# What's So Great About Realidrums?



## Cory Pelizzari (Nov 19, 2017)




----------



## Mike Greene (Nov 20, 2017)

Thanks for this, Cory! This is a great alternative to the run-through I did and in fact, shows the sounds of the drums better than I did. You have a talent for this.

I'd never seen Cory's videos before, but he has a bunch that are very apropos to this forum:
https://www.youtube.com/user/ShaloksMoshVids/videos


----------



## Mike Greene (Nov 20, 2017)

Also, since the timing of this video may convince people today to buy RealiDrums (always the optimist, I am!  ), I would feel bad if they paid full price while people who wait a few days for our Black Friday special get it for half price. (This is why I have mixed feelings about Black Friday.)

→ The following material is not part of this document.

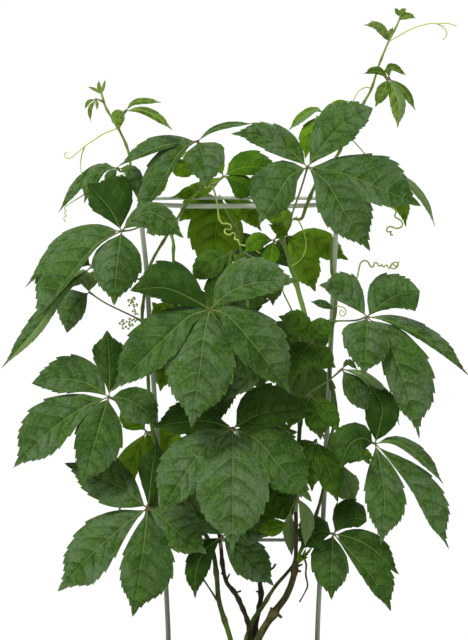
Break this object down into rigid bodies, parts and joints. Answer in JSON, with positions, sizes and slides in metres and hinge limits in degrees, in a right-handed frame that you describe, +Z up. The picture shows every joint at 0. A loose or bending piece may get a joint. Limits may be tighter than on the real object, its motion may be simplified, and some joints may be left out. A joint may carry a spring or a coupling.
{
  "type": "potted chestnut vine",
  "caption": "Climbing vine with toothed palmate leaves on a slim plastic rod trellis, standing in a plain round pot filled with soil.",
  "frame": {"origin": "centre of the pot's underside, on the surface that the pot stands on", "axes": "+Z up along the pot's axis, the front of the plant faces -Y and the trellis runs along X"},
  "size_m": [0.4606, 0.2085, 0.8055],
  "materials": {
    "pot_plastic": "satin",
    "soil": "rough",
    "trellis_plastic": "satin",
    "green_stem": "satin",
    "woody_stem": "rough",
    "young_growth": "satin",
    "leaf": "satin",
    "leaf_light": "satin"
  },
  "bodies": {
    "root": {"pot": "pot_plastic", "soil": "soil", "trellis_leg_left": "trellis_plastic", "trellis_leg_right": "trellis_plastic", "trellis_top_bar_front": "trellis_plastic", "trellis_top_bar_back": "trellis_plastic", "trellis_low_bar": "trellis_plastic", "stem_green_left": "green_stem", "stem_woody_left": "woody_stem", "stem_dark_middle": "woody_stem", "stem_green_right": "green_stem", "stem_woody_right": "woody_stem", "shoot_left": "young_growth", "shoot_right": "young_growth", "leaf_front_upper": "leaf", "leaf_front_lower": "leaf", "leaf_left_middle": "leaf", "leaf_left_low": "leaf", "leaf_right_middle": "leaf", "leaf_right_low": "leaf", "leaf_right_base": "leaf", "leaf_right_top": "leaf", "leaf_right_top_behind": "leaf_light", "leaf_right_top_outer": "leaf_light", "leaf_left_upper": "leaf", "leaf_left_drooping": "leaf", "leaf_left_crown": "leaf", "leaf_left_outer": "leaf", "leaf_left_small": "leaf", "leaf_shoot_right": "young_growth", "leaf_shoot_left": "young_growth", "leaf_shoot_left_small": "young_growth", "leaf_back_crown": "leaf_light", "leaf_back_large": "leaf_light", "leaf_inner_olive": "leaf", "leaf_inner_small": "leaf_light", "leaf_back_right": "leaf_light", "leaf_back_left": "leaf_light", "leaf_inner_right": "leaf", "leaf_inner_right_low": "leaf", "leaf_inner_low_right": "leaf", "leaf_hanging_right": "leaf", "leaf_back_right_low": "leaf_light", "leaf_hanging_middle": "leaf_light", "leaf_back_middle": "leaf", "leaf_low_middle": "leaf", "leaf_back_left_middle": "leaf_light", "leaf_back_left_upper": "leaf_light", "leaf_rear_upper": "leaf", "leaf_rear_lower": "leaf", "leaf_rear_right": "leaf", "leaf_rear_left": "leaf", "leaf_rear_top": "leaf"}
  },
  "joints": []
}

So I went ahead and adjusted the price to $149 instead of $299. It won't say that on the website yet, but if you click the _Buy Now_ button, it will indeed give you the $149 price.

Also, 30-day full refund policy still applies as always.


----------



## essay (Nov 20, 2017)

Was eyeing ez and superior as my first buy on drums, but this video taggged me to take a a close look at realidrums. With a Black Friday 50% price, and a good product, I think this should be my first real serious drum buy.


----------



## woodslanding (Jan 20, 2018)

Dang! Missed this one on black friday....

One question: are there any snare articulations included? Like rolls or ruffs? That's what I miss the most when playing drums from the keyboard, as opposed to drum pads....


----------